Germania e colore sono due caratteristiche che mettono in dialogo le opere di Gerold Miller, Tobias Hoffknecht e Danni Pantel. Ma c’è anche la questione del “vincolo” che emerge silenziosa, le superfici-supporti su cui gli artisti agiscono rivelano infatti una sfida relativa alla materia che si trasforma in opera.
Nell’atmosfera degli spazi espositivi di A+B Gallery, la curatela di Giorgio Verzotti emerge come guida illuminata, svelando con precisione la complessità dei legami tra le opere esposte. Farbe si configura come un’esperienza immersiva, un viaggio nello spazio materiale e virtuale creato dalle opere. Le finestre d’osservazione offerte dalla mostra aprono prospettive intriganti, permettendo alle opere di artisti eterogenei di intrecciarsi tra loro, come se fossero destinate a dialogare sin dall’inizio del loro concepimento.
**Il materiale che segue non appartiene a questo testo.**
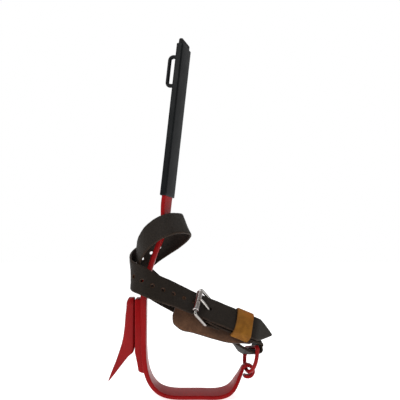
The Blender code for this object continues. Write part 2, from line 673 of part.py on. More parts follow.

Il vincolo, concepito qui come un’opportunità ricca di significato per mettere in dialogo opere di artisti diversi, si manifesta in varie sfaccettature della mostra: le sculture sinuose di Hoffkencht, i quadri-oggetto di Miller e i dipinti stratificati di Pantel trovano collocazione in punti attentamente selezionati, dando vita a un suggestivo intreccio visuale. Alcune opere si fondono armoniosamente, creando un affascinante gioco di incastri, quasi come se fossero costruzioni Lego. È in questo contesto che emerge con forza il concetto di vincolo, laddove le opere si ergono in uno spazio virtuale, distinto e diverso dalla loro esistenza fisica e materiale. Il percorso attraverso la galleria si trasforma in un intreccio di significati, dialoghi e narrazioni inedite.
Esplorare Farbe diventa un’esperienza di scoperta, un gioco che si svela appieno solo immergendosi nello spazio espositivo. In questo contesto, il concetto di vincolo non solo si manifesta, ma si trasforma in un veicolo di connessioni artistiche sorprendenti, offrendo al pubblico un’opportunità unica di cogliere l’essenza di tre artisti tedeschi i cui linguaggi espressivi sono smaccatamente diversi tra loro.
Tobias Hoffknecht si distingue per la sua ricerca innovativa, esplorando il tubolare in ferro e trasformandolo in sculture dinamiche attraverso l’uso di vernici industriali e sinuose curve. Le sue opere, inizialmente statiche, prendono vita sulle pareti, evocando l’immagine delle traiettorie dell’edera sulle facciate delle case di campagna. La sua concezione artistica si estende oltre il fisico, inserendo le sculture in uno spazio in continua evoluzione, generando un dialogo virtuale con lo spettatore.
Danni Pantel adotta un approccio manuale, dipingendo con il corpo in movimento intorno alla tela. Nei suoi lavori, il colore diventa un mezzo terapeutico, permeando la superficie e trasformando il processo artistico in un atto di cura. L’artista utilizza il colore come strumento di guarigione, offrendo una riflessione visiva sulla ricerca di equilibrio e risoluzione nell’esperienza umana complessa.
Gerold Miller, al contrario, si avvale di macchinari industriali per generare le sue sculture, creando un intricato gioco di relazioni tra lastre di acciaio inossidabile e smalti. I quadri-oggetto di Miller evidenziano un vincolo materiale attraverso geometrie semplici. L’artista, con maestria, riesce a ottenere una multidirezionalità utilizzando pochi elementi, definendo uno spazio attivo che sfida i confini tra scultura e pittura. Nella serie set di Miller, la ripetizione di forme e l’orientamento specifico delle geometrie creano un vincolo unificante. La disposizione sequenziale delle opere su una parete contribuisce a definire uno spazio che incornicia l’interazione dell’osservatore con l’opera e l’ambiente circostante. In questo modo, il concetto di vincolo emerge chiaramente come elemento fondante, organizzando e guidando l’esperienza visiva complessiva.
Il catalogo della mostra Farbe, ospitata presso gli spazi della A+B Gallery a Brescia, sarà presentato al pubblico in occasione del finissage del 10 febbraio. Questo catalogo presenta un testo inedito appositamente redatto dal curatore della mostra, Giorgio Verzotti, accompagnato dalle fotografie di Petrò Gilberti e dal design grafico di Nicola Chemotti.